А были и совсем неизвестные имена, которыми так и не стать известными. Но какими же они были русскими. Мы с женой дружили с героем французского Сопротивления Жоржем Тернэ и его супругой Валей. Я бы очень хотел, чтобы мы, русские, россияне любили свою Родину так, как Валентина. Во время Первой мировой и Гражданской - сестра милосердия. Надо ли объяснять, из какого лагеря корабль одесситки одним из последних уходил из черноморского порта в Марсель ли, Ниццу. Во время войны - участница Сопротивления, ушедшая в маки - в красные партизаны. И обвенчавшаяся по православному обычаю с французом-коммунистом, приговоренным гестапо к смерти и дерзко бежавшим. Он стал директором знаменитой и очень в ту пору прокоммунистической Галери де ля Пэ - Галереи Мира, где выставлялись слывшие левыми гиганты живописи - Пикассо, Шагал... Валентина и Жорж с ними общались, дружили, выпивали, и сколько же рассказов услышал я от них про щедрого, любящего пропустить стаканчик красного Пикассо или про его талантливейшего, но такого антипода Шагала. И как трогательно отправляла нас домой в Москву с маленьким сынишкой. Сколь щедро, по-русски, одарила -"это для малыша" - драгоценной своей семейной реликвией - номерной литографией "Голубки", сделанной и подписанной самим Пикассо: "Пусть помнит ваш рыженький Францию. Вдруг не сложится и тогда на черный день".

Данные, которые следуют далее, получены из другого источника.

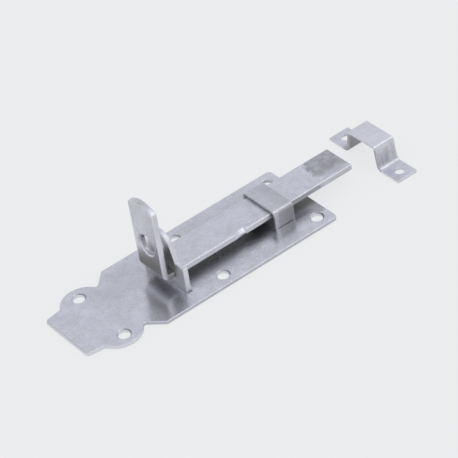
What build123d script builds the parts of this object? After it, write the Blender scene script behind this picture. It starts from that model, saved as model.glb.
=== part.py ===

Но не могу не вспомнить о русской красавице актрисе Марине Влади. У нас как-то не сложилось. Может, не понравилась моя рецензия на ее книгу "Прерванный полет" об ушедшем муже Владимире Высоцком. Но потом все же, после лет и лет отказов, согласилась на редкое интервью. Когда я явился с магнитофоном на какую-то выставку, то испытывал некие, как бы сказать, неудобства. Марина Влади пришла в коротких шортах, забросила нога за ногу. И хотя было ей в ту пору уже и за..., мне пришлось нелегко. До чего же, черт возьми, хороши и ладно скроены наши русские женщины. И как понимают, ценят это в столице красоты Париже. Но это уже тема совсем другой статьи.